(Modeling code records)
▼▼▼
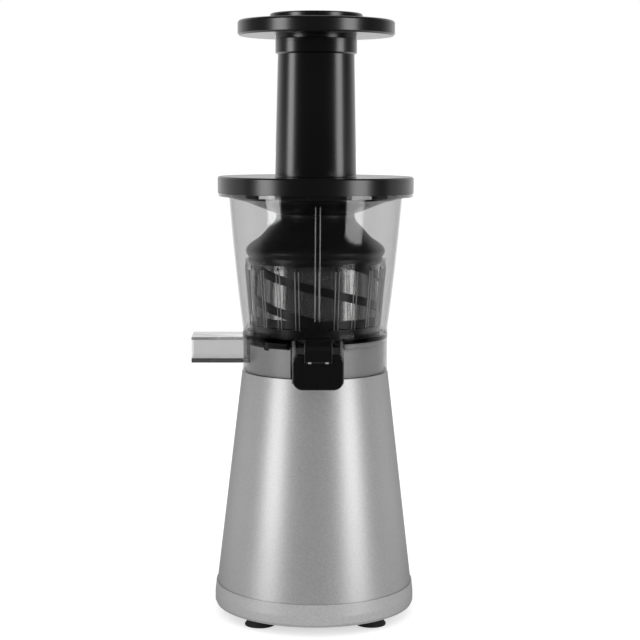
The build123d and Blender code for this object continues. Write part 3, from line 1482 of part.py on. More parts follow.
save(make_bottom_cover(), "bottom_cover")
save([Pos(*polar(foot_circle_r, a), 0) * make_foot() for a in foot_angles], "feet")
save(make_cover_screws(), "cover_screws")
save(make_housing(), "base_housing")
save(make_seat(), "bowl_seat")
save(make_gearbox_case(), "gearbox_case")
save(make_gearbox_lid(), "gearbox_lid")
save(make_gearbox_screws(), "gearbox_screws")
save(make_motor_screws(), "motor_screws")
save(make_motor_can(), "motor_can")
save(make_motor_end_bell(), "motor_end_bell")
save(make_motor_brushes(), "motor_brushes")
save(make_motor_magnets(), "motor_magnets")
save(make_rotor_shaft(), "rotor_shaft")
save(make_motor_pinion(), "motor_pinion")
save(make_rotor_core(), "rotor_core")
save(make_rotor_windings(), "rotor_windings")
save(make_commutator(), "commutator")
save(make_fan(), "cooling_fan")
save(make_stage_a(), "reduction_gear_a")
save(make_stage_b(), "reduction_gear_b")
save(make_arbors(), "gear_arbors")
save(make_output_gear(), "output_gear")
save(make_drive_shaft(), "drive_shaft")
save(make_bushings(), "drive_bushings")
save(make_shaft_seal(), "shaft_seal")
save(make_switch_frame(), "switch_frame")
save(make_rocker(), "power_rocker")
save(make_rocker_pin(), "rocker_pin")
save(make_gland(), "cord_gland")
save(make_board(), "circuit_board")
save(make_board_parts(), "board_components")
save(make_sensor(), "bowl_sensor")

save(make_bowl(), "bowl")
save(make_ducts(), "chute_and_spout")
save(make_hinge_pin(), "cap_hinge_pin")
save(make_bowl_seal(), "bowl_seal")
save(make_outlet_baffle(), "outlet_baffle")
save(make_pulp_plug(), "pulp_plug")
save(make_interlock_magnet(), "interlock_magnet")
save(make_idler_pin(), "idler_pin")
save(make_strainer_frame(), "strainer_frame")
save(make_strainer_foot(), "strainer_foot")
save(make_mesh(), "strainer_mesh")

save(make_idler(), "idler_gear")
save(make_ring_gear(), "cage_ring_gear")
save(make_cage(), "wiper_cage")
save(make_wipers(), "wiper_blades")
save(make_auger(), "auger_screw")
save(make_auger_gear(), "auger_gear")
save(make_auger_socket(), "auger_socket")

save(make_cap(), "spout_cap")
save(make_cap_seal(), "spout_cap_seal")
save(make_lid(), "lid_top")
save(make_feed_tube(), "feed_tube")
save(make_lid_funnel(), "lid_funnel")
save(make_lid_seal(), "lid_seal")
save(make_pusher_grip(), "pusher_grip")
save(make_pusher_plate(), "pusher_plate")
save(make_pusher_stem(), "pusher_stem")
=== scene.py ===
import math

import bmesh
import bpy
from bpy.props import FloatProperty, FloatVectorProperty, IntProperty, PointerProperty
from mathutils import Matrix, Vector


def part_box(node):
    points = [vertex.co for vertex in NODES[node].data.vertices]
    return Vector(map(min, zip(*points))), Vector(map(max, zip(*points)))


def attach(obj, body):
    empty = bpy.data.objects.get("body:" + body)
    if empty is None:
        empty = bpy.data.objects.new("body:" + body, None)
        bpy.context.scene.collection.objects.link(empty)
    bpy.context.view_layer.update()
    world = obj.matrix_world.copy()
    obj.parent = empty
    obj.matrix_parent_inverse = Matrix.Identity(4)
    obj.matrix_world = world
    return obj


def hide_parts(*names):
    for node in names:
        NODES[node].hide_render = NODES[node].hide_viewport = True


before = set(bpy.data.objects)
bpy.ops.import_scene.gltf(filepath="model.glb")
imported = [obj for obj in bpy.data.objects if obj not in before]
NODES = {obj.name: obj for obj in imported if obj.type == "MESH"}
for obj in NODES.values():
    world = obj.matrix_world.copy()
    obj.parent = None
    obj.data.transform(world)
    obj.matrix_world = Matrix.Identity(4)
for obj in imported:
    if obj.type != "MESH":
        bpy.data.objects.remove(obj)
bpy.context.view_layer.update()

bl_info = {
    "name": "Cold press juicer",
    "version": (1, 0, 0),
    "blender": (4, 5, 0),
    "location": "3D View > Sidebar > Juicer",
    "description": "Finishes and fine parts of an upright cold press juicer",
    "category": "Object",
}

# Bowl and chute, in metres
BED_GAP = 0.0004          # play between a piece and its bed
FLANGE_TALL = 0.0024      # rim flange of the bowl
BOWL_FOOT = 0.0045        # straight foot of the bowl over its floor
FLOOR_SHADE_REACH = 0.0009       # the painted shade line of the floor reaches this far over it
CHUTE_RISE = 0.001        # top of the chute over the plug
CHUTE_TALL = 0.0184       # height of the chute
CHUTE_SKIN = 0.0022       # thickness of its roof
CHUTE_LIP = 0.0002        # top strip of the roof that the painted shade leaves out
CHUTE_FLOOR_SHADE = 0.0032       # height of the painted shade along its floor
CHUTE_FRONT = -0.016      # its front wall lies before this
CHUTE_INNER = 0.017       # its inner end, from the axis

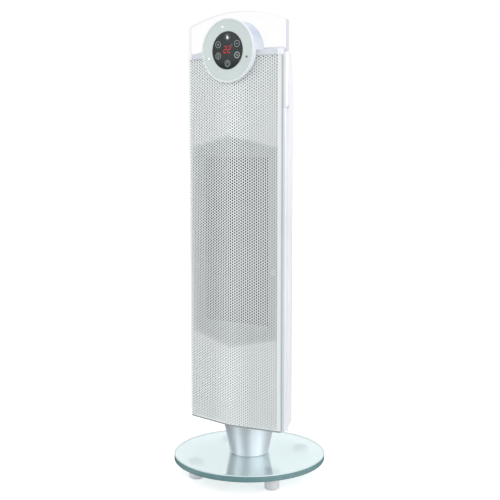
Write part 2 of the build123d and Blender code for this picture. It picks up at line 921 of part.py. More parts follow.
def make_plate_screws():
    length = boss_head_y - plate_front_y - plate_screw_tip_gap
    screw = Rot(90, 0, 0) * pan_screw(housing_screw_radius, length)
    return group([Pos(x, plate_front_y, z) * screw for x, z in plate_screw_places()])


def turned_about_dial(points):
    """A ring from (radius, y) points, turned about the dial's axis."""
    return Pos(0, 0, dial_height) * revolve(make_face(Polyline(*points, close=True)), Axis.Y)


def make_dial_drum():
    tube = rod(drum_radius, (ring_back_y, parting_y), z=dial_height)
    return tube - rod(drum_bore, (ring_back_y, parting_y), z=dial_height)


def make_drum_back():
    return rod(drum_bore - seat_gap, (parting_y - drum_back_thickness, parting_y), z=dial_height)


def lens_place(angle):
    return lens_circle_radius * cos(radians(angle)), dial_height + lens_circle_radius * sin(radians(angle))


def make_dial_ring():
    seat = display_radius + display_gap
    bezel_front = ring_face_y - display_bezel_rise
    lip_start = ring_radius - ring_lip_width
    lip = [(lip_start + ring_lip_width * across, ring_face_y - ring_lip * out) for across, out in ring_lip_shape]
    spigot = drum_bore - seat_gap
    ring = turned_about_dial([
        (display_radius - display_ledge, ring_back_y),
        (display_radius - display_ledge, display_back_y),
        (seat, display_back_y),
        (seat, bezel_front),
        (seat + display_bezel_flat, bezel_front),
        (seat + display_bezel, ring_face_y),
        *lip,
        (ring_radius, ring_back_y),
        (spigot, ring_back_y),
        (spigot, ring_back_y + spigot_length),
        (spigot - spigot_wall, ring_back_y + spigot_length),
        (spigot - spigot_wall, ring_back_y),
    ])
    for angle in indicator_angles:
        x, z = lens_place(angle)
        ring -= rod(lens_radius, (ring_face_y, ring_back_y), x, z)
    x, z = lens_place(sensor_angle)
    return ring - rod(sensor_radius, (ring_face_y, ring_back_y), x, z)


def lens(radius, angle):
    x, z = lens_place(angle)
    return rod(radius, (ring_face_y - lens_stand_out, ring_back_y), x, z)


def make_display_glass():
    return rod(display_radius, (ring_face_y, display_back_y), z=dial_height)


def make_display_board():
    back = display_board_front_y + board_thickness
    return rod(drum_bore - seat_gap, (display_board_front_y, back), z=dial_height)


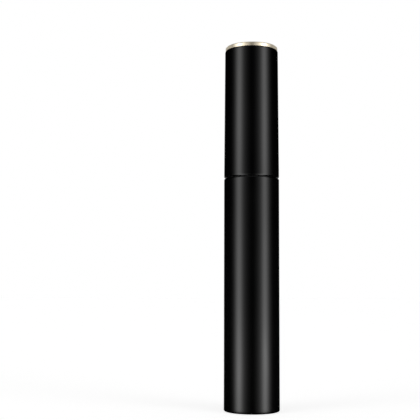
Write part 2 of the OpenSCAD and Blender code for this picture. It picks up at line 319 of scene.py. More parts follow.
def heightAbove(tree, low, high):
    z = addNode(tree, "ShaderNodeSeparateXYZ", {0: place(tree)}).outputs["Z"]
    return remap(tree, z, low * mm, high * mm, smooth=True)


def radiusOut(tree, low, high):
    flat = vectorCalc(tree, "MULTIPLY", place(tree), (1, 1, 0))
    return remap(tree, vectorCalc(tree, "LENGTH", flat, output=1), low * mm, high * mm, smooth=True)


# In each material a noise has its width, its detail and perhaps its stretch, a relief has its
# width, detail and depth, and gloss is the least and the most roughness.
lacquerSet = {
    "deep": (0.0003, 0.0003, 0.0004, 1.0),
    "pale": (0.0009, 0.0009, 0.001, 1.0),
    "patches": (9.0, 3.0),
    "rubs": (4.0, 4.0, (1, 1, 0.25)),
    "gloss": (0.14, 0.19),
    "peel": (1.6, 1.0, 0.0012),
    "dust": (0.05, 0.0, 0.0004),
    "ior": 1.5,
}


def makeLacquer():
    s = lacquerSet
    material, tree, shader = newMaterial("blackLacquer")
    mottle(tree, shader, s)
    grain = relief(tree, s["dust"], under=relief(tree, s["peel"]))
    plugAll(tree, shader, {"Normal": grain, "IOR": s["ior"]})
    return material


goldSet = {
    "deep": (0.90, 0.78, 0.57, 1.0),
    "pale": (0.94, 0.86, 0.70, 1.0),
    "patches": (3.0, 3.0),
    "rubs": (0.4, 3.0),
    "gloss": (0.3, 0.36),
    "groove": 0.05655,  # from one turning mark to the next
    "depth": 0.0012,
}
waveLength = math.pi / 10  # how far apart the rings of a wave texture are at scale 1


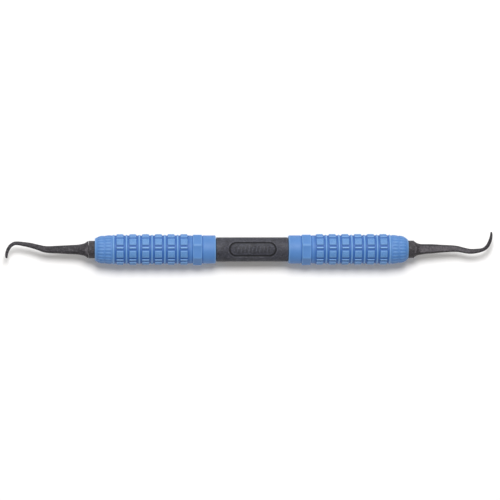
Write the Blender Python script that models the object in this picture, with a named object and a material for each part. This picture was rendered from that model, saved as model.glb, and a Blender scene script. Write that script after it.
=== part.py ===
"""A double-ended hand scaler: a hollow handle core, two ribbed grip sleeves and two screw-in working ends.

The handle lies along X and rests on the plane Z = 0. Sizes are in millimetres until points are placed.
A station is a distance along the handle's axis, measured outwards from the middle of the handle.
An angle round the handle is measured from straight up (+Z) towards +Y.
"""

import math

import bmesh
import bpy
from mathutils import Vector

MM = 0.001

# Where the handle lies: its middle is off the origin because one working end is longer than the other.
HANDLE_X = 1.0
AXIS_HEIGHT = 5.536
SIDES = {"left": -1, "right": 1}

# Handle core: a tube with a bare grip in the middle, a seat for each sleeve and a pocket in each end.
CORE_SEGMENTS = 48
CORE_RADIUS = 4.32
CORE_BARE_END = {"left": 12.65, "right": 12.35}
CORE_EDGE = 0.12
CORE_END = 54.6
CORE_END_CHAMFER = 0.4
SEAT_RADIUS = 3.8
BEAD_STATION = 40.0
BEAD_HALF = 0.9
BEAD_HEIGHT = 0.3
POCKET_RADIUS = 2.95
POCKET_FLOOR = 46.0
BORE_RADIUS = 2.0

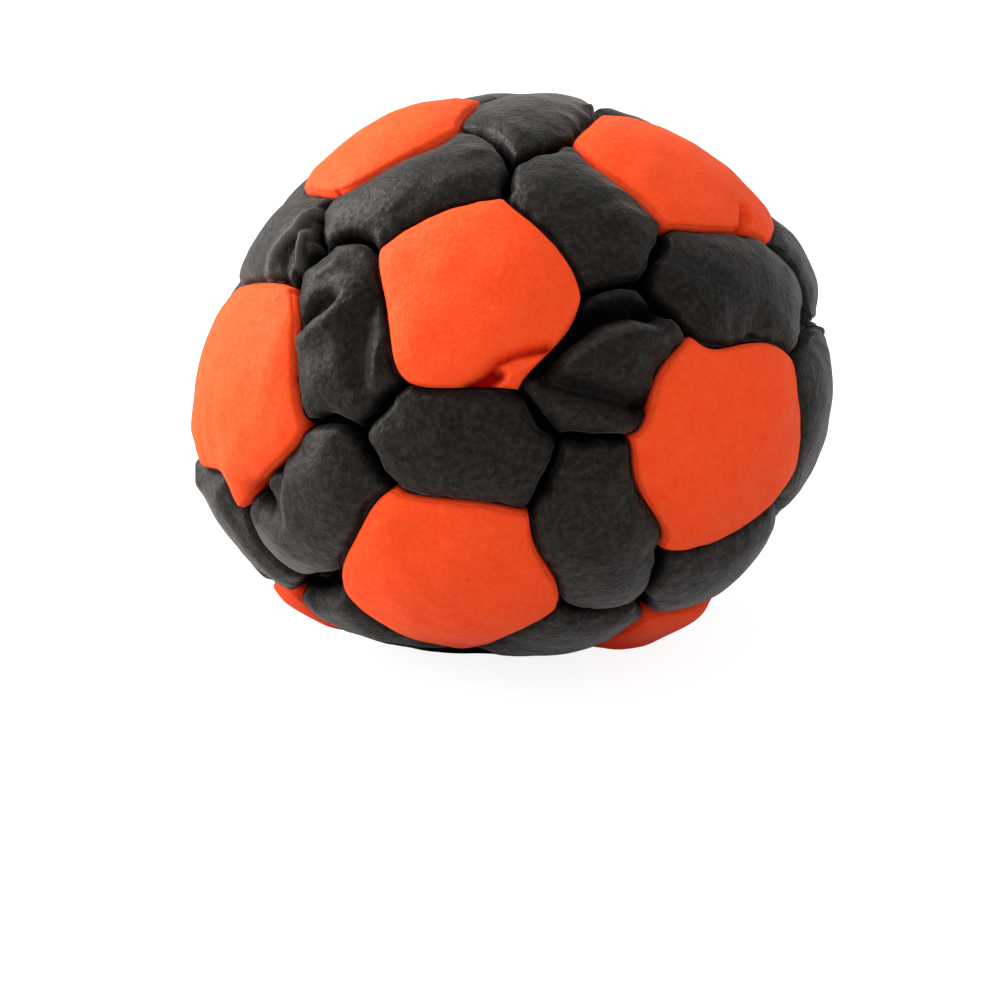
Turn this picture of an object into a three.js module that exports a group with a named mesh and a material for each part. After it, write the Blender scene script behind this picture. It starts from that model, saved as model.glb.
▲▲▲
**GIVEN TASK**
Return the exact lines from the line with "NODES[node].hide_render = NODES[node].hide_viewport" to the line with "CHUTE_INNER = 0.017", inclusive of both, with nothing added.

**WRITTEN ANSWER**
        NODES[node].hide_render = NODES[node].hide_viewport = True


before = set(bpy.data.objects)
bpy.ops.import_scene.gltf(filepath="model.glb")
imported = [obj for obj in bpy.data.objects if obj not in before]
NODES = {obj.name: obj for obj in imported if obj.type == "MESH"}
for obj in NODES.values():
    world = obj.matrix_world.copy()
    obj.parent = None
    obj.data.transform(world)
    obj.matrix_world = Matrix.Identity(4)
for obj in imported:
    if obj.type != "MESH":
        bpy.data.objects.remove(obj)
bpy.context.view_layer.update()

bl_info = {
    "name": "Cold press juicer",
    "version": (1, 0, 0),
    "blender": (4, 5, 0),
    "location": "3D View > Sidebar > Juicer",
    "description": "Finishes and fine parts of an upright cold press juicer",
    "category": "Object",
}

# Bowl and chute, in metres
BED_GAP = 0.0004          # play between a piece and its bed
FLANGE_TALL = 0.0024      # rim flange of the bowl
BOWL_FOOT = 0.0045        # straight foot of the bowl over its floor
FLOOR_SHADE_REACH = 0.0009       # the painted shade line of the floor reaches this far over it
CHUTE_RISE = 0.001        # top of the chute over the plug
CHUTE_TALL = 0.0184       # height of the chute
CHUTE_SKIN = 0.0022       # thickness of its roof
CHUTE_LIP = 0.0002        # top strip of the roof that the painted shade leaves out
CHUTE_FLOOR_SHADE = 0.0032       # height of the painted shade along its floor
CHUTE_FRONT = -0.016      # its front wall lies before this
CHUTE_INNER = 0.017       # its inner end, from the axis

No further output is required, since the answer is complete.